## EXERCISE REQUIREMENTS
Set down, in full, every record in the block.

## ITEMS
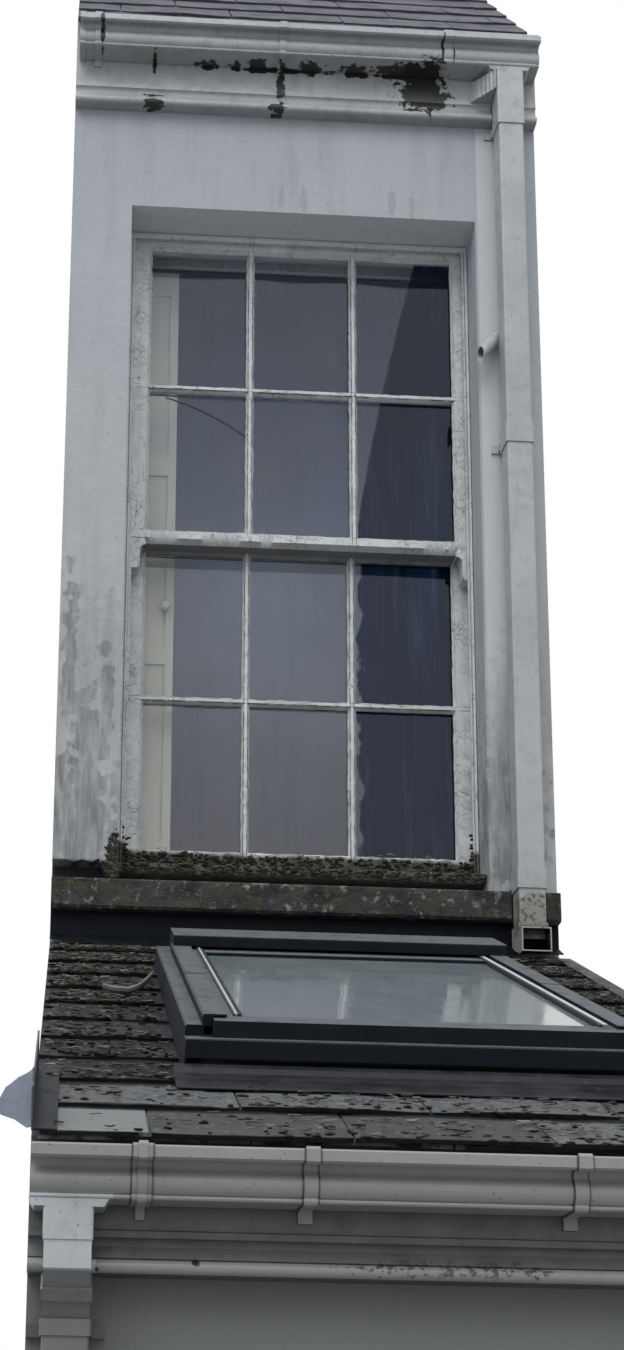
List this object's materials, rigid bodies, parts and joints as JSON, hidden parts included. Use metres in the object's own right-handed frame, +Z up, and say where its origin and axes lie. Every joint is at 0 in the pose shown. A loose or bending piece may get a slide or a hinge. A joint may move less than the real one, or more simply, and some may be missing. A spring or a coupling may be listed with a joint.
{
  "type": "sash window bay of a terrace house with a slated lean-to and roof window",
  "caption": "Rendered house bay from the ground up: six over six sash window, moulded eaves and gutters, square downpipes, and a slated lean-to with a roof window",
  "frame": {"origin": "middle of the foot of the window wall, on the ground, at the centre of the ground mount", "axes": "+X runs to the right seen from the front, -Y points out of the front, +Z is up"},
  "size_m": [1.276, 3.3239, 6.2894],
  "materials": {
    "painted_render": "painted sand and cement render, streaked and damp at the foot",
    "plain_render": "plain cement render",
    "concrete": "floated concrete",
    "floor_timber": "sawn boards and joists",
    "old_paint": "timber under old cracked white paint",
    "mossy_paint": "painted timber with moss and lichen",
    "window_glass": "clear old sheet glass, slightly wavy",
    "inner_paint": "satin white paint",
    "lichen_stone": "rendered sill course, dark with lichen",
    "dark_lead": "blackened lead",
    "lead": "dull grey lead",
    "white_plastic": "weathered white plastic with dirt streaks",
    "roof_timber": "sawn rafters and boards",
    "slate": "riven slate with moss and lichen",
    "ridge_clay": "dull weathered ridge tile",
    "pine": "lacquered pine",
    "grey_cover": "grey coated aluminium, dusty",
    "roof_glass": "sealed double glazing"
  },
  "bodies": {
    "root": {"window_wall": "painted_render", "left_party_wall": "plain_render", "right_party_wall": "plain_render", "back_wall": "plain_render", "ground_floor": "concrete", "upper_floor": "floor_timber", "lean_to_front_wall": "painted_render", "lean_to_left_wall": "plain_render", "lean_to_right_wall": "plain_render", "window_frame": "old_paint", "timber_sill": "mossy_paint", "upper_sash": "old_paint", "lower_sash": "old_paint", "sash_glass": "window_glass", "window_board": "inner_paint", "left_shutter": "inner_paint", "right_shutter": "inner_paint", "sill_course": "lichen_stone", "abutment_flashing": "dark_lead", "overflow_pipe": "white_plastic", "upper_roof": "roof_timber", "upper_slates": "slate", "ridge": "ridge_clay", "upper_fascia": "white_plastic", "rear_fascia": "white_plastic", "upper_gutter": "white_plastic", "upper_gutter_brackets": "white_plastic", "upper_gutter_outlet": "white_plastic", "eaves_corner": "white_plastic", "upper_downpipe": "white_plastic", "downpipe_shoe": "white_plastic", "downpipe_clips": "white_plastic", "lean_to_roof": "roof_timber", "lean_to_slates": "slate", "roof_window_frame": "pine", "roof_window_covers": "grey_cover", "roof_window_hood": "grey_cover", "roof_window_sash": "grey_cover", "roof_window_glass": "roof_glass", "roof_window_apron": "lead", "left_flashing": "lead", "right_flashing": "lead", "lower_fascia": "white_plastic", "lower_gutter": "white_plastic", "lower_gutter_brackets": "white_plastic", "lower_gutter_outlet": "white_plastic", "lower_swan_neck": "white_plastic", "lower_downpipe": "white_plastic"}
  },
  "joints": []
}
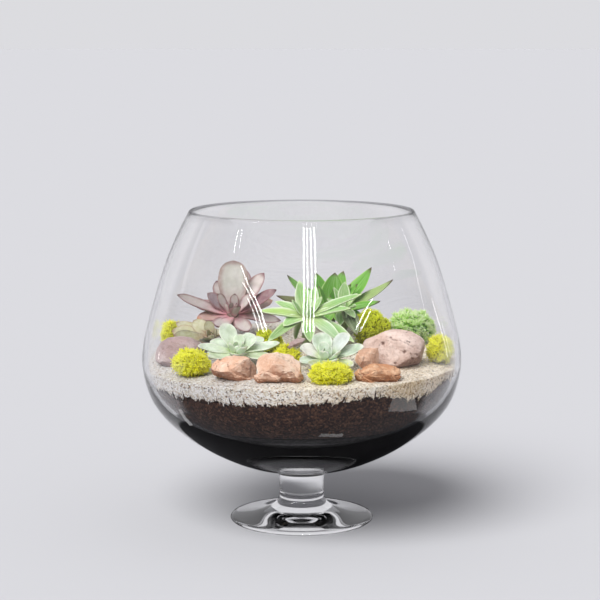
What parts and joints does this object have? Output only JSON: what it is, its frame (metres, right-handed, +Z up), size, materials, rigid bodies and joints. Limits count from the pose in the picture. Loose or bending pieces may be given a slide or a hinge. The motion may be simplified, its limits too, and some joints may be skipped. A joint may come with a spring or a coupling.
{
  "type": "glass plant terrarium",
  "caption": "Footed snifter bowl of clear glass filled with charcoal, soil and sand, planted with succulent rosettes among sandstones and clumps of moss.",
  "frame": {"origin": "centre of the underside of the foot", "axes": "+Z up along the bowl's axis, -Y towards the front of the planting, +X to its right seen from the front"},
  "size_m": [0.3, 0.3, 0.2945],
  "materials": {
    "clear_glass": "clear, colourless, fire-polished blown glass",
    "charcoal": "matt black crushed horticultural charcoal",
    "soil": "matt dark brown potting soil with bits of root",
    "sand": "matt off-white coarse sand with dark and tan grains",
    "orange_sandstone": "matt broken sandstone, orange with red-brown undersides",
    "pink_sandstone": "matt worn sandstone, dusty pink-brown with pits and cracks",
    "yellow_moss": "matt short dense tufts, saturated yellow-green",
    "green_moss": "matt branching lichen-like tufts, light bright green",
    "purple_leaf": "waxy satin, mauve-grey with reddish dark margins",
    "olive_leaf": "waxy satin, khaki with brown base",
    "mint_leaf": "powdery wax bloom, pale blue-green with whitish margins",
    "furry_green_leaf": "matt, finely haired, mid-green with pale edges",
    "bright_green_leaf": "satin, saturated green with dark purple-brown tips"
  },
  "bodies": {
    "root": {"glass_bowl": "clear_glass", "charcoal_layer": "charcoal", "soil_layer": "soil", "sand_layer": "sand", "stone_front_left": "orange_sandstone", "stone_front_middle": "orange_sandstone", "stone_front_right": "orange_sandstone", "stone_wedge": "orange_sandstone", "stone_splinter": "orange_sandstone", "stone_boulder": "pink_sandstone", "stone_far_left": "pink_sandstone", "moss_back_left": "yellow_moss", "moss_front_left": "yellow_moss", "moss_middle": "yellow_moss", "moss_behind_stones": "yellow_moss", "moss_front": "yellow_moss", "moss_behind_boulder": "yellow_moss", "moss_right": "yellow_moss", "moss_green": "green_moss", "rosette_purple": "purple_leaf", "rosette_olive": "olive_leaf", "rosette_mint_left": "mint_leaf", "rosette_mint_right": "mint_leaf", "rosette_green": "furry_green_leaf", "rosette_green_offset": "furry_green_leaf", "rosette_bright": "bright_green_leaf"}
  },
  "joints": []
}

## RESULT FOR THIS EXERCISE
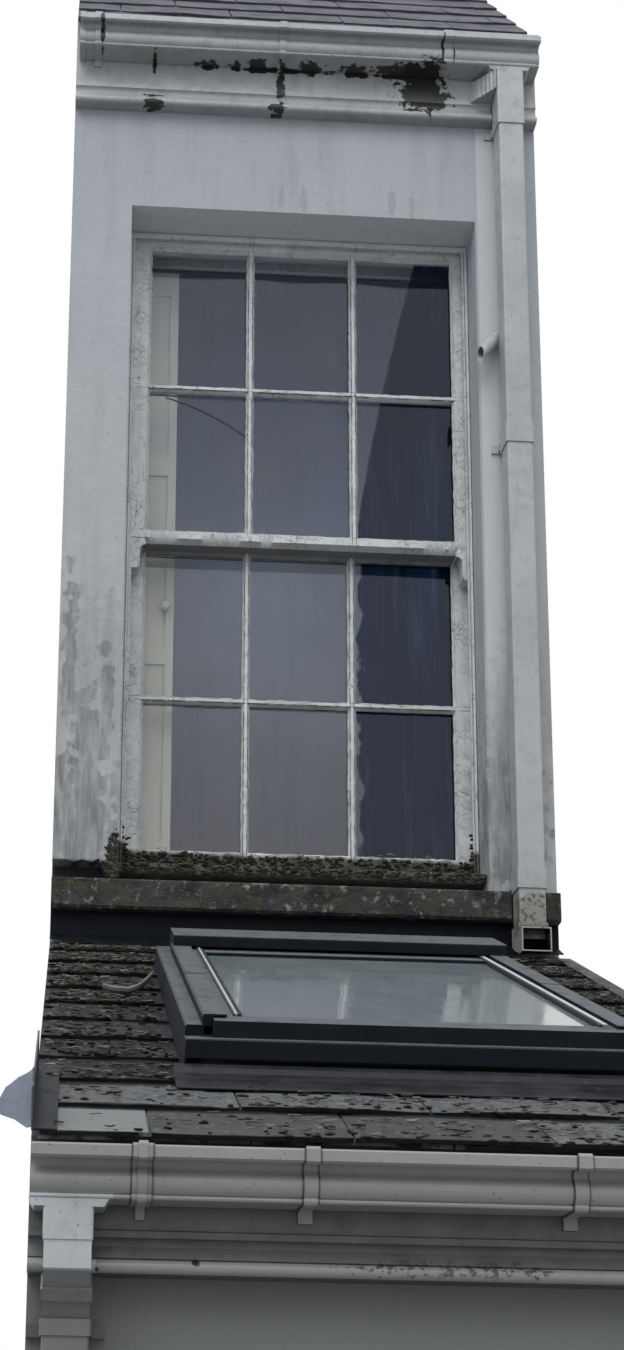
List this object's materials, rigid bodies, parts and joints as JSON, hidden parts included. Use metres in the object's own right-handed frame, +Z up, and say where its origin and axes lie. Every joint is at 0 in the pose shown. A loose or bending piece may get a slide or a hinge. A joint may move less than the real one, or more simply, and some may be missing. A spring or a coupling may be listed with a joint.
{
  "type": "sash window bay of a terrace house with a slated lean-to and roof window",
  "caption": "Rendered house bay from the ground up: six over six sash window, moulded eaves and gutters, square downpipes, and a slated lean-to with a roof window",
  "frame": {"origin": "middle of the foot of the window wall, on the ground, at the centre of the ground mount", "axes": "+X runs to the right seen from the front, -Y points out of the front, +Z is up"},
  "size_m": [1.276, 3.3239, 6.2894],
  "materials": {
    "painted_render": "painted sand and cement render, streaked and damp at the foot",
    "plain_render": "plain cement render",
    "concrete": "floated concrete",
    "floor_timber": "sawn boards and joists",
    "old_paint": "timber under old cracked white paint",
    "mossy_paint": "painted timber with moss and lichen",
    "window_glass": "clear old sheet glass, slightly wavy",
    "inner_paint": "satin white paint",
    "lichen_stone": "rendered sill course, dark with lichen",
    "dark_lead": "blackened lead",
    "lead": "dull grey lead",
    "white_plastic": "weathered white plastic with dirt streaks",
    "roof_timber": "sawn rafters and boards",
    "slate": "riven slate with moss and lichen",
    "ridge_clay": "dull weathered ridge tile",
    "pine": "lacquered pine",
    "grey_cover": "grey coated aluminium, dusty",
    "roof_glass": "sealed double glazing"
  },
  "bodies": {
    "root": {"window_wall": "painted_render", "left_party_wall": "plain_render", "right_party_wall": "plain_render", "back_wall": "plain_render", "ground_floor": "concrete", "upper_floor": "floor_timber", "lean_to_front_wall": "painted_render", "lean_to_left_wall": "plain_render", "lean_to_right_wall": "plain_render", "window_frame": "old_paint", "timber_sill": "mossy_paint", "upper_sash": "old_paint", "lower_sash": "old_paint", "sash_glass": "window_glass", "window_board": "inner_paint", "left_shutter": "inner_paint", "right_shutter": "inner_paint", "sill_course": "lichen_stone", "abutment_flashing": "dark_lead", "overflow_pipe": "white_plastic", "upper_roof": "roof_timber", "upper_slates": "slate", "ridge": "ridge_clay", "upper_fascia": "white_plastic", "rear_fascia": "white_plastic", "upper_gutter": "white_plastic", "upper_gutter_brackets": "white_plastic", "upper_gutter_outlet": "white_plastic", "eaves_corner": "white_plastic", "upper_downpipe": "white_plastic", "downpipe_shoe": "white_plastic", "downpipe_clips": "white_plastic", "lean_to_roof": "roof_timber", "lean_to_slates": "slate", "roof_window_frame": "pine", "roof_window_covers": "grey_cover", "roof_window_hood": "grey_cover", "roof_window_sash": "grey_cover", "roof_window_glass": "roof_glass", "roof_window_apron": "lead", "left_flashing": "lead", "right_flashing": "lead", "lower_fascia": "white_plastic", "lower_gutter": "white_plastic", "lower_gutter_brackets": "white_plastic", "lower_gutter_outlet": "white_plastic", "lower_swan_neck": "white_plastic", "lower_downpipe": "white_plastic"}
  },
  "joints": []
}
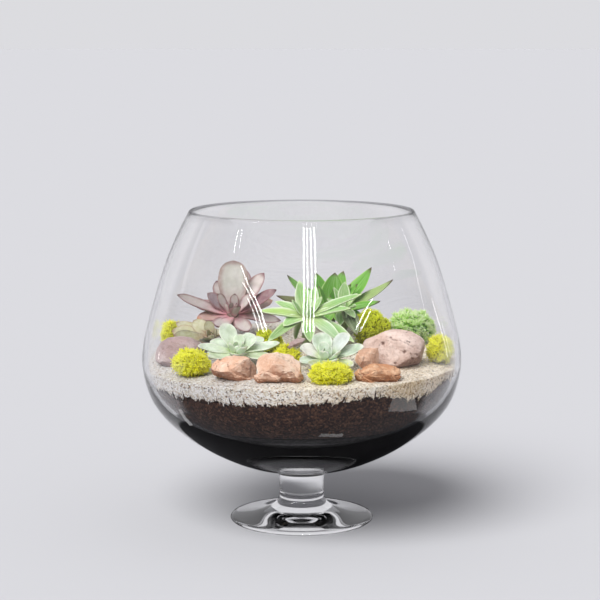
What parts and joints does this object have? Output only JSON: what it is, its frame (metres, right-handed, +Z up), size, materials, rigid bodies and joints. Limits count from the pose in the picture. Loose or bending pieces may be given a slide or a hinge. The motion may be simplified, its limits too, and some joints may be skipped. A joint may come with a spring or a coupling.
{
  "type": "glass plant terrarium",
  "caption": "Footed snifter bowl of clear glass filled with charcoal, soil and sand, planted with succulent rosettes among sandstones and clumps of moss.",
  "frame": {"origin": "centre of the underside of the foot", "axes": "+Z up along the bowl's axis, -Y towards the front of the planting, +X to its right seen from the front"},
  "size_m": [0.3, 0.3, 0.2945],
  "materials": {
    "clear_glass": "clear, colourless, fire-polished blown glass",
    "charcoal": "matt black crushed horticultural charcoal",
    "soil": "matt dark brown potting soil with bits of root",
    "sand": "matt off-white coarse sand with dark and tan grains",
    "orange_sandstone": "matt broken sandstone, orange with red-brown undersides",
    "pink_sandstone": "matt worn sandstone, dusty pink-brown with pits and cracks",
    "yellow_moss": "matt short dense tufts, saturated yellow-green",
    "green_moss": "matt branching lichen-like tufts, light bright green",
    "purple_leaf": "waxy satin, mauve-grey with reddish dark margins",
    "olive_leaf": "waxy satin, khaki with brown base",
    "mint_leaf": "powdery wax bloom, pale blue-green with whitish margins",
    "furry_green_leaf": "matt, finely haired, mid-green with pale edges",
    "bright_green_leaf": "satin, saturated green with dark purple-brown tips"
  },
  "bodies": {
    "root": {"glass_bowl": "clear_glass", "charcoal_layer": "charcoal", "soil_layer": "soil", "sand_layer": "sand", "stone_front_left": "orange_sandstone", "stone_front_middle": "orange_sandstone", "stone_front_right": "orange_sandstone", "stone_wedge": "orange_sandstone", "stone_splinter": "orange_sandstone", "stone_boulder": "pink_sandstone", "stone_far_left": "pink_sandstone", "moss_back_left": "yellow_moss", "moss_front_left": "yellow_moss", "moss_middle": "yellow_moss", "moss_behind_stones": "yellow_moss", "moss_front": "yellow_moss", "moss_behind_boulder": "yellow_moss", "moss_right": "yellow_moss", "moss_green": "green_moss", "rosette_purple": "purple_leaf", "rosette_olive": "olive_leaf", "rosette_mint_left": "mint_leaf", "rosette_mint_right": "mint_leaf", "rosette_green": "furry_green_leaf", "rosette_green_offset": "furry_green_leaf", "rosette_bright": "bright_green_leaf"}
  },
  "joints": []
}